Published by EPPC above, including articles by Leon R. Kass who makes some poignant arguments for having ethical determinations lead the way of science (worth checking out). I don’t wholly agree with as he is nearer to the fundamental Edict Driven Approach than I prefer to be, but he does nonetheless offer interesting arguments (notwithstanding bringing God into the fray, which, I don’t know, just sounds inappropriate to me. I realize that religion has a place in bioethics as a sizable portion of the citizenry is religious in one way or another, but I don’t think that a bioethicist ought to rely on God in making arguments…this is another topic though.)

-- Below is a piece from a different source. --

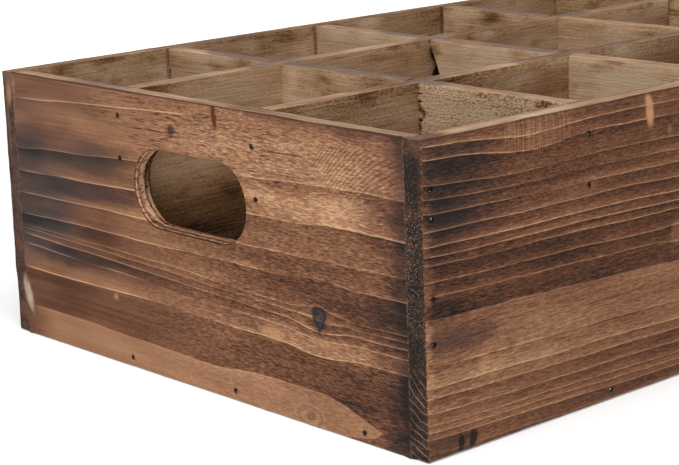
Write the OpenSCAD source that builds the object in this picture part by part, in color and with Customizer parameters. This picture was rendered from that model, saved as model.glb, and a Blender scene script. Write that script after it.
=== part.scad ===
// Divided wooden crate: four wall boards, a planked base and a halved grid of dividers, all held by brads.
// The origin is on the ground under the middle of the crate. X runs along the length, Z is up.
// "Near" is the -Y side and "left" is the -X end.

/* [Crate] */
// Outside length, over the ends of the side boards
crate_length = 395; // [360:1:430]
// Outside width, over the faces of the side boards
crate_width = 290; // [265:1:320]
// Height of the walls and of the dividers' tops
crate_height = 130; // [118:1:150]

/* [Wall boards] */
// Thickness of the two side boards
side_board_t = 9.5; // [8:0.1:12]
// Thickness of the two end boards
end_board_t = 9.5; // [8:0.1:12]
// Radius to which the outside arrises are worn
arris_r = 0.9; // [0.3:0.1:1.5]

/* [Base] */
// Thickness of the base planks, which lie inside the walls
base_t = 9.5; // [7:0.1:12]
// Gap between two planks
plank_gap = 1.5; // [0.5:0.1:4]
// Radius of the planks' top arrises
plank_arris_r = 0.6; // [0.2:0.1:1.2]

/* [Divider grid] */
// Thickness of every divider
divider_t = 9.5; // [6:0.1:12]
// Free play of a slot over the divider that it takes
slot_play = 0.3; // [0.1:0.05:0.8]
// Radius of the dividers' top arrises
divider_arris_r = 0.5; // [0.2:0.1:1.2]
// How far the near and the far long divider stand from even spacing, towards the far side
long_divider_offsets = [4.6, 4.8]; // [-6:0.1:6]
// How far cross dividers 1 to 3 stand from even spacing, towards the right end
cross_divider_offsets = [-2.5, 0.8, 1]; // [-6:0.1:6]

/* [Hand holes] */
// How much shorter a hand hole is than the width of the cell behind it
hand_hole_margin = 6; // [3:0.5:16]
// Height of a hand hole
hand_hole_h = 35.5; // [28:0.5:40]
// From the rim down to the middle of a hand hole
hand_hole_drop = 42.5; // [36:0.5:50]
// How far the hand holes stand from the middle, towards the far side
hand_hole_offset = 1.5; // [-4:0.1:4]
// Radius of the routed rim round a hand hole, on both faces of the board
hand_hole_rim_r = 1.5; // [0.5:0.1:3]

/* [Brads] */
// Length of a brad
brad_length = 25; // [20:1:32]
// Diameter of a brad's shank
brad_d = 1.2; // [1:0.05:1.6]
// Diameter of a brad's head
brad_head_d = 1.9; // [1.7:0.05:2.4]
// Thickness of a brad's head
brad_head_t = 0.7; // [0.4:0.1:1.2]
// Length of a brad's point
brad_point = 1.6; // [1:0.1:3]
// How deep the heads are set below the surface
brad_set = 0.5; // [0.2:0.1:1]
// Clearance round a brad in its hole
brad_clearance = 0.05; // [0.02:0.01:0.12]

/* [Hidden] */
$fn = 48;

// How far a cutter runs past the surface that it cuts
overrun = 1;

// Outer faces of the left end and of the near side
left_x = -crate_length / 2;
near_y = -crate_width / 2;
// Room inside the four walls
inside_length = crate_length - 2 * end_board_t;
inside_width = crate_width - 2 * side_board_t;

// Three planks share the width with two gaps
plank_count = 3;
plank_w = (inside_width - (plank_count - 1) * plank_gap) / plank_count;

// The grid has three cells across and four along
long_divider_count = 2;
cross_divider_count = 3;
cell_width = (inside_width - long_divider_count * divider_t) / (long_divider_count + 1);
cell_length = (inside_length - cross_divider_count * divider_t) / (cross_divider_count + 1);
divider_depth = crate_height - base_t;
slot_w = divider_t + slot_play;
// Long and cross dividers are each slotted to half their depth and meet here
halving_z = base_t + divider_depth / 2;

hand_hole_z = crate_height - hand_hole_drop;
hand_hole_w = cell_width - hand_hole_margin;
hand_hole_r = hand_hole_h / 2;
hand_hole_straight = hand_hole_w - hand_hole_h;

// Heights of the four brads in a corner, as shares of the walls' height
corner_brad_shares = [0.37, 0.51, 0.755, 0.845];
// For each long divider, near one first, its two brads: share of the height, and share of the
// divider's thickness towards the far side
end_divider_brad_shares = [[[0.712, -0.3], [0.885, -0.18]], [[0.757, -0.12], [0.908, -0.12]]];
// For each cross divider its two brads: share of the height, and share of the divider's thickness
// towards the right end
side_divider_brad_shares = [
    [[0.741, -0.3], [0.907, -0.31]],
    [[0.73, 0.12], [0.89, -0.1]],
    [[0.75, -0.15], [0.9, 0.1]]
];
// For each plank, near one first, the place of its brads in the ends, as a share of the plank's width
// from its middle
end_base_brad_shares = [-0.196, -0.287, -0.465];
// Places of the brads through a side board into its plank, as shares of the length
side_base_brad_shares = [0.276, 0.5, 0.724];

wall_colour = "#8a6244";
end_colour = "#96694a";
divider_colour = "#a5825f";
base_colour = "#a88a68";
brad_colour = "#4a4440";

function plank_y(i) = (i - (plank_count - 1) / 2) * (plank_w + plank_gap);
function long_divider_y(i) =
    (i - (long_divider_count - 1) / 2) * (cell_width + divider_t) + long_divider_offsets[i];
function cross_divider_x(i) =
    (i - (cross_divider_count - 1) / 2) * (cell_length + divider_t) + cross_divider_offsets[i];

// What is cut away to round one corner of an outline. The corner is at the origin and the outline
// lies in the first quadrant.
module corner_waste(r) {
    difference() {
        translate([-overrun, -overrun]) square(r + overrun);
        translate([r, r]) circle(r);
    }
}

// A rectangle from the origin, with its two upper corners rounded
module top_rounded(w, h, r) {
    difference() {
        square([w, h]);
        translate([0, h]) rotate(-90) corner_waste(r);
        translate([w, h]) rotate(180) corner_waste(r);
    }
}

// A rectangle from the origin, with its two lower corners rounded
module bottom_rounded(w, h, r) {
    difference() {
        square([w, h]);
        corner_waste(r);
        translate([w, 0]) rotate(90) corner_waste(r);
    }
}

// A board standing on edge along X, from x = 0, with its thickness in +Y and its top arrises rounded
module board_on_edge(length, thickness, height, r) {
    rotate([90, 0, 90]) linear_extrude(length) top_rounded(thickness, height, r);
}

// Puts a brad's axis through the near side's outer face, pointing inwards
module on_near_side(x, z) {
    translate([x, near_y, z]) rotate([-90, 0, 0]) children();
}

// Puts a brad's axis through the left end's outer face, pointing inwards
module on_left_end(y, z) {
    translate([left_x, y, z]) rotate([0, 90, 0]) children();
}

module both_ends() {
    children();
    mirror([1, 0, 0]) children();
}

module both_sides() {
    children();
    mirror([0, 1, 0]) children();
}

// Brads of the near left corner
module at_corner_brads() {
    for (share = corner_brad_shares)
        on_near_side(left_x + end_board_t / 2, share * crate_height) children();
}

// Brads through the left end into the long dividers, or into one of them
module at_end_divider_brads() {
    for (i = [0 : long_divider_count - 1])
        for (place = end_divider_brad_shares[i])
            on_left_end(long_divider_y(i) + place[1] * divider_t, place[0] * crate_height) children();
}

// Brads through the near side into the cross dividers
module at_side_divider_brads() {
    for (i = [0 : cross_divider_count - 1])
        for (place = side_divider_brad_shares[i])
            on_near_side(cross_divider_x(i) + place[1] * divider_t, place[0] * crate_height) children();
}

// Brads through the left end into the base planks
module at_end_base_brads() {
    for (i = [0 : plank_count - 1])
        on_left_end(plank_y(i) + end_base_brad_shares[i] * plank_w, base_t / 2) children();
}

// Brads through the near side into the near plank
module at_side_base_brads() {
    for (share = side_base_brad_shares)
        on_near_side(left_x + share * crate_length, base_t / 2) children();
}

// Half the outline of a brad, grown by the clearance; its axis is x = 0 and its head's top is at y = 0
module brad_outline(grown) {
    polygon([
        [0, 0],
        [brad_head_d / 2 + grown, 0],
        [brad_head_d / 2 + grown, brad_head_t + grown],
        [brad_d / 2 + grown, brad_head_t + grown],
        [brad_d / 2 + grown, brad_length - brad_point],
        [0, brad_length + grown]
    ]);
}

// A brad, driven along +Z from the surface at z = 0
module brad() {
    translate([0, 0, brad_set]) rotate_extrude() brad_outline(0);
}

// The hole that a brad leaves, open at the surface
module brad_hole() {
    translate([0, 0, brad_set]) rotate_extrude() brad_outline(brad_clearance);
    translate([0, 0, -overrun]) cylinder(h = brad_set + overrun, d = brad_head_d + 2 * brad_clearance);
}

// The part of a hand hole's edge that is routed away, in section: the wall of the hole is at x = 0,
// the board's face at y = 0 and the board's wood below it
module rim_waste() {
    difference() {
        translate([-overrun, -hand_hole_rim_r]) square([hand_hole_rim_r + overrun, hand_hole_rim_r + overrun]);
        translate([hand_hole_rim_r, -hand_hole_rim_r]) circle(hand_hole_rim_r);
    }
}

// The routed rim of a hand hole, in the plane z = 0, with the hole's length along X
module rim_cutter() {
    both_ends()
        translate([hand_hole_straight / 2, 0, 0])
            rotate(-90) rotate_extrude(angle = 180) translate([hand_hole_r, 0]) rim_waste();
    both_sides()
        translate([-hand_hole_straight / 2, hand_hole_r, 0])
            rotate([90, 0, 90]) linear_extrude(hand_hole_straight) rim_waste();
}

// A hand hole with its length along X, through a board that lies from z = -end_board_t to z = 0
module hand_hole_cutter() {
    depth = end_board_t + 2 * overrun;
    translate([0, 0, -end_board_t - overrun]) {
        both_ends() translate([hand_hole_straight / 2, 0, 0]) cylinder(h = depth, r = hand_hole_r);
        translate([-hand_hole_straight / 2, -hand_hole_r, 0]) cube([hand_hole_straight, hand_hole_h, depth]);
    }
    rim_cutter();
    translate([0, 0, -end_board_t]) mirror([0, 0, 1]) rim_cutter();
}

// A side board in its place on the near side
module side_board() {
    color(wall_colour)
    difference() {
        intersection() {
            translate([left_x, near_y, 0]) board_on_edge(crate_length, side_board_t, crate_height, arris_r);
            translate([left_x, near_y, 0]) linear_extrude(crate_height)
                bottom_rounded(crate_length, side_board_t, arris_r);
        }
        both_ends() at_corner_brads() brad_hole();
        at_side_divider_brads() brad_hole();
        at_side_base_brads() brad_hole();
    }
}

// An end board in its place at the left end
module end_board() {
    color(end_colour)
    difference() {
        translate([left_x + end_board_t, -inside_width / 2, 0])
            rotate(90) board_on_edge(inside_width, end_board_t, crate_height, arris_r);
        translate([left_x, hand_hole_offset, hand_hole_z]) rotate([0, -90, 0]) rotate(90) hand_hole_cutter();
        both_sides() at_corner_brads() brad_hole();
        at_end_divider_brads() brad_hole();
        at_end_base_brads() brad_hole();
    }
}

// A base plank between the end boards
module base_plank(i) {
    color(base_colour)
    difference() {
        translate([-inside_length / 2, plank_y(i) - plank_w / 2, 0])
            board_on_edge(inside_length, plank_w, base_t, plank_arris_r);
        both_ends() at_end_base_brads() brad_hole();
        both_sides() at_side_base_brads() brad_hole();
    }
}

// A long divider, slotted from below over the cross dividers
module long_divider(i) {
    color(divider_colour)
    difference() {
        translate([-inside_length / 2, long_divider_y(i) - divider_t / 2, base_t])
            board_on_edge(inside_length, divider_t, divider_depth, divider_arris_r);
        for (k = [0 : cross_divider_count - 1])
            translate([cross_divider_x(k) - slot_w / 2, long_divider_y(i) - divider_t, base_t - overrun])
                cube([slot_w, 2 * divider_t, halving_z - base_t + slot_play / 2 + overrun]);
        both_ends() at_end_divider_brads() brad_hole();
    }
}

// A cross divider, slotted from above for the long dividers
module cross_divider(i) {
    color(divider_colour)
    difference() {
        translate([cross_divider_x(i) + divider_t / 2, -inside_width / 2, base_t])
            rotate(90) board_on_edge(inside_width, divider_t, divider_depth, divider_arris_r);
        for (k = [0 : long_divider_count - 1])
            translate([cross_divider_x(i) - divider_t, long_divider_y(k) - slot_w / 2, halving_z - slot_play / 2])
                cube([2 * divider_t, slot_w, crate_height - halving_z + slot_play / 2 + overrun]);
        both_sides() at_side_divider_brads() brad_hole();
    }
}

module near_side_board() { side_board(); }
module far_side_board() { mirror([0, 1, 0]) side_board(); }
module left_end_board() { end_board(); }
module right_end_board() { mirror([1, 0, 0]) end_board(); }
module base_plank_near() { base_plank(0); }
module base_plank_middle() { base_plank(1); }
module base_plank_far() { base_plank(2); }
module long_divider_near() { long_divider(0); }
module long_divider_far() { long_divider(1); }
module cross_divider_1() { cross_divider(0); }
module cross_divider_2() { cross_divider(1); }
module cross_divider_3() { cross_divider(2); }
module near_left_corner_brads() { color(brad_colour) at_corner_brads() brad(); }
module near_right_corner_brads() { mirror([1, 0, 0]) near_left_corner_brads(); }
module far_left_corner_brads() { mirror([0, 1, 0]) near_left_corner_brads(); }
module far_right_corner_brads() { mirror([0, 1, 0]) near_right_corner_brads(); }
module left_end_divider_brads() { color(brad_colour) at_end_divider_brads() brad(); }
module right_end_divider_brads() { mirror([1, 0, 0]) left_end_divider_brads(); }
module near_side_divider_brads() { color(brad_colour) at_side_divider_brads() brad(); }
module far_side_divider_brads() { mirror([0, 1, 0]) near_side_divider_brads(); }
module left_end_base_brads() { color(brad_colour) at_end_base_brads() brad(); }
module right_end_base_brads() { mirror([1, 0, 0]) left_end_base_brads(); }
module near_side_base_brads() { color(brad_colour) at_side_base_brads() brad(); }
module far_side_base_brads() { mirror([0, 1, 0]) near_side_base_brads(); }

near_side_board();
far_side_board();
left_end_board();
right_end_board();
base_plank_near();
base_plank_middle();
base_plank_far();
long_divider_near();
long_divider_far();
cross_divider_1();
cross_divider_2();
cross_divider_3();
near_left_corner_brads();
near_right_corner_brads();
far_left_corner_brads();
far_right_corner_brads();
left_end_divider_brads();
right_end_divider_brads();
near_side_divider_brads();
far_side_divider_brads();
left_end_base_brads();
right_end_base_brads();
near_side_base_brads();
far_side_base_brads();
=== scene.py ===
"""A low crate of scorched softwood with a grid of dividers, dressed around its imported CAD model.

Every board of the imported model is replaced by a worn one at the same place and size. The brads stay
as packed and get a finish. Lengths are in metres, and the shaders work in millimetres along the
grain, across it and in from a board's outer face.
"""

import math
from collections import namedtuple

import bmesh
import bpy
from bpy.props import FloatProperty, FloatVectorProperty, PointerProperty
from mathutils import Matrix, Vector


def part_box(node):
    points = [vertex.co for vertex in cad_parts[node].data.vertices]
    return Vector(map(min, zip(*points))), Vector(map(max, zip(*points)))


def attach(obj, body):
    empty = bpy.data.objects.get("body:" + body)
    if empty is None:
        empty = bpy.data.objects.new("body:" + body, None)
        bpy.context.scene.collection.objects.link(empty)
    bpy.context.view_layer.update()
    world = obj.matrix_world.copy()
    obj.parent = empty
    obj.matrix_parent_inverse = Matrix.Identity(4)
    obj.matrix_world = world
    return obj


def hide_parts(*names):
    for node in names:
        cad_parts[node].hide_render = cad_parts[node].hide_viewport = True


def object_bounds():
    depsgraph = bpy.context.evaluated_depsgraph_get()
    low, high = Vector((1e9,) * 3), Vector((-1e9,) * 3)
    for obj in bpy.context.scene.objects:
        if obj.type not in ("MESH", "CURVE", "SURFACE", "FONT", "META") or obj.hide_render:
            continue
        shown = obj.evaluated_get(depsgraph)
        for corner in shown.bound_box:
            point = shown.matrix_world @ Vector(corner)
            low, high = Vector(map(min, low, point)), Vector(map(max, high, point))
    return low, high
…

They do have a great quote that I feel should be noted:
Conservatives and Liberals both believe in the virtues of modernity, often in identical ways. But they also offer competing visions of what progress is, where it leads, and what it requires. Conservatives want to send men to Mars, ban embryo research, curb weapons spending, and build hydrogen cars. Liberals want to keep human beings on earth, fund embryo research, curb weapons spending, and build hydrogen cars. The two political camps sometimes disagree about the respective roles of government and the private sector in promoting scientific and technological progress. And they sometimes disagree more profoundly about what it means to advance, with very different conceptions of what should be ‘off limits’ to scientific research and technological development. The machine in the garden distresses the liberals; the pipette in the embryo distresses conservatives.

--Fall 2004/Winter 2005, Editorial, Science in the Public Square

They have another article on the acorn and the tree argument vis-à-vis embryos and humans that is also worth a read. I’ve always thought that such argument confuse potentiality with actuality, but that too will be another topic explored later on in more detail.

Center for Bioethics and Culture Network

International Taks Force on Euthanasia and Assisted Suicide

Discovery Institute

Center for Bioethics and Human Dignity

Do No Harm

Keep in mind, I do not intend to at this time endorse or disapprove of the views expressed by the individuals/organizations above. This was mission to find basis for bioethical views I'm not familiar with.